Bırak Beştepe’yi... Pensilvanya’ya bak!
Bu gözler, Erdoğan’ı fazla “partizan” ve “tarafgir” bulan bilim adamlarının, “İşte tarafsız Cumhurbaşkanı” diyerek, İsmet Paşa’yı...
Bu gözler, Erdoğan’ı fazla “partizan” ve “tarafgir” bulan bilim adamlarının, “İşte tarafsız Cumhurbaşkanı” diyerek, İsmet Paşa’yı pazarladığını da gördü.
Bakın ne olmuş?
CHP’nin bilmem kaçıncı kurultayından sonra Paşa bir tercihte bulunmuş, bundan sonra CHP’nin içişleriyle ilgilenmeme kararı almış...
Hakikaten ilgilenmemiş mi?
Bilim adamı arkadaşımız, otursun, önce, “anayasacılık” konusunda yazdığı makalelere (kendi makalelerine) baksın. CHP’nin kurumsal olarak, cari anayasa (ve sistem) karşısındaki pozisyonu ona bazı ipuçları sunacaktır...
Ya da hatırat okusun.
İsmet Paşa’nın, CHP yönetiminin belirlenmesinden hükümetin teşekkülüne, neredeyse bütün süreçlerin içinde “tek belirleyici” olarak yer aldığını o dönemin aktörleri anlatıyor.

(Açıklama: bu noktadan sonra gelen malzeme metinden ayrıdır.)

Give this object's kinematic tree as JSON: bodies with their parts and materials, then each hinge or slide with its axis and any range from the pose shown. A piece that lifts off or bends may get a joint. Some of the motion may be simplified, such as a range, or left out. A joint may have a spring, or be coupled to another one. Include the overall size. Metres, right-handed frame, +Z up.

Bilim adamı, makalesini, belli ki, Erdoğan’ın AK Parti kongresine müdahale ettiği spekülasyonları üzerine kaleme almış. İsmet Paşa’nın kimi “kararlarını” zikrederek bugüne (Erdoğan’ın bugününe) göndermeler yapıyor.
Bu “kararlar” ne tür kararlar, bilemiyoruz.
Paşa galiba bir yerde “hükümetin işlerine karışamam ki?” diye bir laf etmiş. (Yük saydığı için böyle demiştir. “Beni meşgul etmeyin” demeye getirmiştir.)